No doubt there are folks who would argue against any perspective I offer on fashion. “What gives you the authority to say what looks good and what doesn’t?” they’d say. “Have you studied fashion? What do you know about style, taste or individuality?”
Absolutely nothing. Nothing gives me any more authority to comment on the fashion choices of others. But then, who can? Most of the people who proffer opinions on fashion wear clothes, hairstyles and makeup that is quite…well, let’s say unique. But doesn’t this uniqueness disqualify them from being defined as fashionable, per their own rules?
The first definition of fashion again:
Fashion is a general term for a popular style or practice, especially in clothing, footwear, accessories, makeup, body piercing or furniture.
So to be fashionable, you have to look like everyone else.
What’s it all about then?
Wearing what’s in right now, or finding your own style?

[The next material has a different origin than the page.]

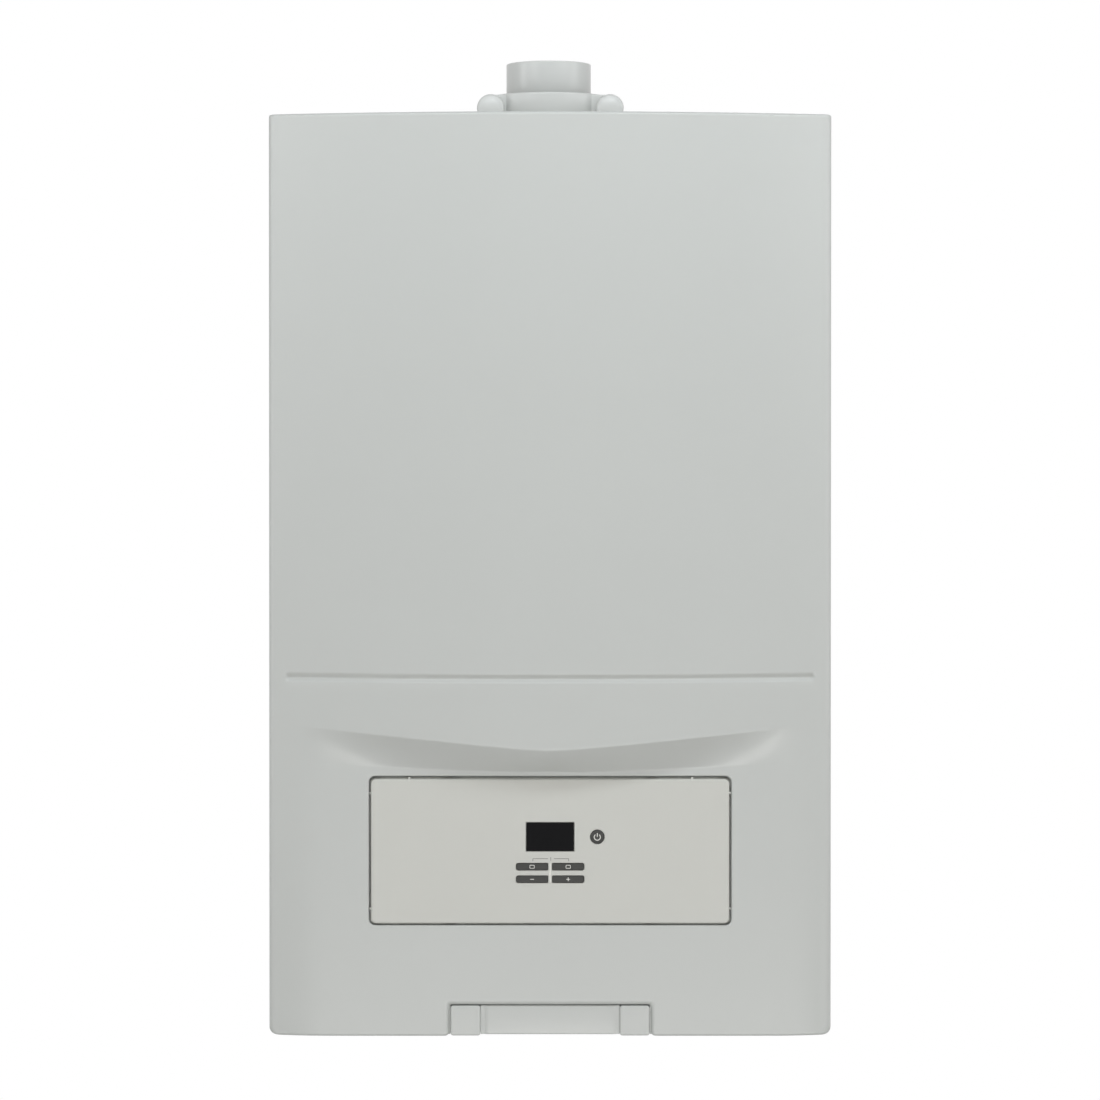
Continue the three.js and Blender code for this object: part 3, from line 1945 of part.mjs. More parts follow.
// ------------------------------------------------------------------ assembly

add("rear_frame", rearFrame(), galvanised);
add("side_panel_left", sidePanel(-1), coverWhite);
add("side_panel_right", sidePanel(1), coverWhite);
add("top_panel", topPanel(), coverWhite);
add("base_plate", basePlate(), galvanised);
add("cross_rail", crossRail(), galvanised);
add("front_cover", frontCover(), coverWhite);
add("latch_bar", latchBar(), coverWhite);
add("release_clip_left", releaseClip(-1), coverWhite);
add("release_clip_right", releaseClip(1), coverWhite);

add("flue_collar", flueCollar(), fluePlastic);
add("flue_tube", flueTube(), fluePlastic);
add("flue_seal", flueSeal(), rubber);
add("test_cap_left", testCap(-1), fluePlastic);
add("test_cap_right", testCap(1), fluePlastic);
add("flue_duct", flueDuct(), fluePlastic);

add("exchanger_housing", exchangerHousing(), castAluminium);
add("exchanger_coil", exchangerCoil(), stainless);
add("burner_tube", burnerTube(), stainless);
add("door_seal", doorSeal(), rubber);
add("burner_door", burnerDoor(), castAluminium);
add("ignition_electrode", ignitionElectrode(), ceramic);
add("burner_manifold", burnerManifold(), castAluminium);
add("fan_housing", fanHousing(), castAluminium);
add("fan_impeller", fanImpeller(), darkPlastic, [fanX, -fanMiddle, fanHeight]);
add("fan_motor", fanMotor(), darkPlastic);
add("venturi", venturi(), darkPlastic);
add("intake_silencer", intakeSilencer(), darkPlastic);
add("gas_valve", gasValve(), castAluminium);
add("gas_pipe", gasPipe(), copper);

for (const [name, x, radius, material] of connections)
  add(name, connection(x, radius), material);
add("pump_housing", pumpHousing(), brass);
add("pump_motor", pumpMotor(), darkPlastic);
add("pump_impeller", pumpImpeller(), darkPlastic, [pumpX, -connectionDepth, pumpHeight]);
add("air_vent", airVent(), brass);
add("safety_valve", safetyValve(), brass);
add("safety_valve_knob", safetyKnob(), redPlastic, [safetyX, safetyFront, pumpHeight]);
add("diverter_valve", diverterValve(), brass);
add("diverter_motor", diverterMotor(), darkPlastic);
add("pressure_sensor", pressureSensor(), brass);
add("plate_heat_exchanger", plateExchanger(), stainless);
add("flow_pipe", flowPipe(), copper);
add("return_pipe", returnPipe(), copper);
add("condensate_siphon", condensateSiphon(), fluePlastic);
add("condensate_hose", condensateHose(), rubber);
add("expansion_vessel", expansionVessel(), redPaint);

add("control_bracket", controlBracket(), galvanised);
add("control_box", controlBox(), darkPlastic);
add("control_fascia", controlFascia(), warmPlastic);
add("circuit_board", circuitBoard(), boardGreen);
add("display", display(), blackGlass);
add("power_button", powerButton(), darkPlastic);
for (const [name, side, row] of keys) add(name, key(side, row), darkPlastic);

casing.position.z = -caseHeight / 2;

const boiler = new THREE.Group();
boiler.add(casing);

export default boiler;
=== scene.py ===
"""Looks for a wall-hung combi boiler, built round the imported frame.

Sizes inside the piece functions are in millimetres, with heights measured from the casing's bottom
edge; put_piece turns them into metres in the frame, whose origin is on the wall at the casing's middle.
x runs to the right seen from the front, y into the wall, z up.
"""

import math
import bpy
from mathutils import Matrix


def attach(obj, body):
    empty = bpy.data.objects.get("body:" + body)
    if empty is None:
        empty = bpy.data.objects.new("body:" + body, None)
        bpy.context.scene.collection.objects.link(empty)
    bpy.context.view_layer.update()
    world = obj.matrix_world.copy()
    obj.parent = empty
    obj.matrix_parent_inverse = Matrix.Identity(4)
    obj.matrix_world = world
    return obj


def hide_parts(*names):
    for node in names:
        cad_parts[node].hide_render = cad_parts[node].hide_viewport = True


bl_info = {
    "name": "Combi boiler looks",
    "version": (1, 0, 0),
    "blender": (4, 0, 0),
    "location": "View3D > Sidebar > Boiler",
    "description": "Builds the visible pieces, finishes and studio of a wall-hung combi boiler",
    "category": "Add Mesh",
}

import bpy
import numpy as np
from bpy.props import FloatProperty, FloatVectorProperty, PointerProperty
from mathutils import Vector
from mathutils.geometry import tessellate_polygon

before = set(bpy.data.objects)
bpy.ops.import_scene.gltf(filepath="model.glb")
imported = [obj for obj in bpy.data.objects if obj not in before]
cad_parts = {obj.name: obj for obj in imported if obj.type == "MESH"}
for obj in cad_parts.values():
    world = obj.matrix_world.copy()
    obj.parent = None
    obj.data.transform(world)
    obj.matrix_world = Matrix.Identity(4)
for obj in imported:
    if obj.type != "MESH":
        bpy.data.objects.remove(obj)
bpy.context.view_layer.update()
MIDDLE = 360.0  # height of the frame's origin above the casing's bottom edge
FLAT_START = 0.15  # a line this far inside a rounded edge keeps the face behind it flat
MERGE = 0.002  # points closer than this many mm become one

# ------------------------------------------------------------------ sizes and colours


def linear(hexa):
    """The linear colour of an sRGB hex value: c / 12.92 below 0.04045, else ((c + 0.055) / 1.055) ** 2.4."""
    parts = np.array([int(hexa[i : i + 2], 16) for i in (0, 2, 4)]) / 255
    low = parts / 12.92
    high = ((parts + 0.055) / 1.055) ** 2.4
    return tuple(float(v) for v in np.where(parts <= 0.04045, low, high)) + (1.0,)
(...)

I would say, somewhere in the middle. After all, we all seek the approval of others. Our peers, family and coworkers. We may not admit it, but we do. It’s what builds a successful society. So we try to fit in. We dress and act like those we surround ourselves with. It comes from a deep-down survival mechanism: blending with our environment.
My fashion sense. Or whatever you would call it.
My own style is somewhat anti-fashion.
Actually, that’s a lie. I fit in with everyone else most of the time. My difference
is brands, or lack thereof.
I actively seek out clothes that have no visible branding. This is pretty hard sometimes, and it certainly isn’t a hard and fast rule. But I like my clothes to represent me as a person, not the brands I like.
I like to think that my style is an outward reflection of who I am.
In the end, it’s what makes you comfortable and happy.
A piece of advice: don’t embrace a style that you think doesn’t work on you, just because it’s in fashion. Life is too short to feel unhappy.